Widening Participation to Higher Education Work Placements: Temporal Challenges
Widening Participation to Higher Education Work Placements: Temporal Challenges
Tuesday, 8 July 2025: 09:00
Location: FSE001 (Faculty of Education Sciences (FSE))
Oral Presentation
Within the UK, sandwich courses, i.e. degree programmes that include a year spent on a work placement, usually during the third year of a four-year course, are increasingly offered by higher education institutions to maximise the proportion of their graduates moving into employment and, particularly, jobs that are deemed ‘graduate-level’. Indeed, there is evidence of a strong positive correlation between participation in sandwich courses and employment.
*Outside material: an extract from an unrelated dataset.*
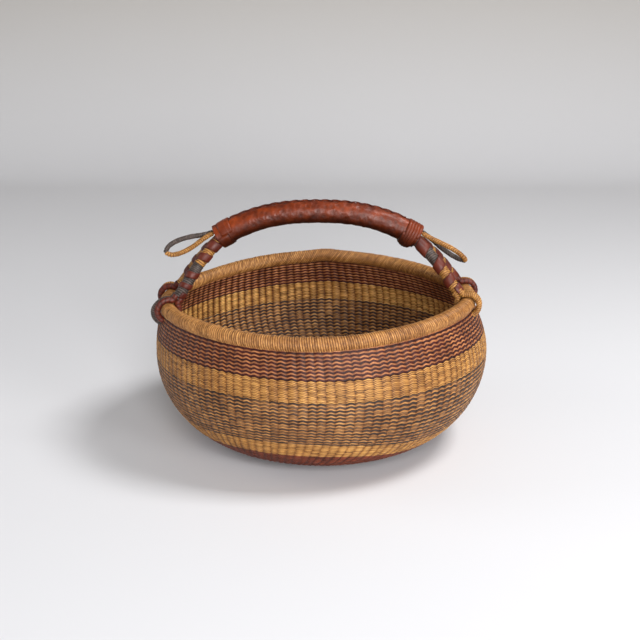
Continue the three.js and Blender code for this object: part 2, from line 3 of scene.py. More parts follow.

Although this positive impact is particularly marked for students from non-traditional backgrounds, such students are also significantly less likely to undertake a sandwich course. The article draws on 50 interviews with higher education staff and students to argue that many of the most significant barriers experienced by non-traditional students are related to various temporal challenges. In doing so, it expands the body of work on the frequent mis-match between hegemonic university time and the time of students from under-represented backgrounds. In addition, it argues that non-traditional students are less able than their more privileged peers to take advantage of the ‘slow time’ necessary to undertake a work placement, and that the rhythms of external actors are also relevant when explaining the challenges faced by non-traditional students.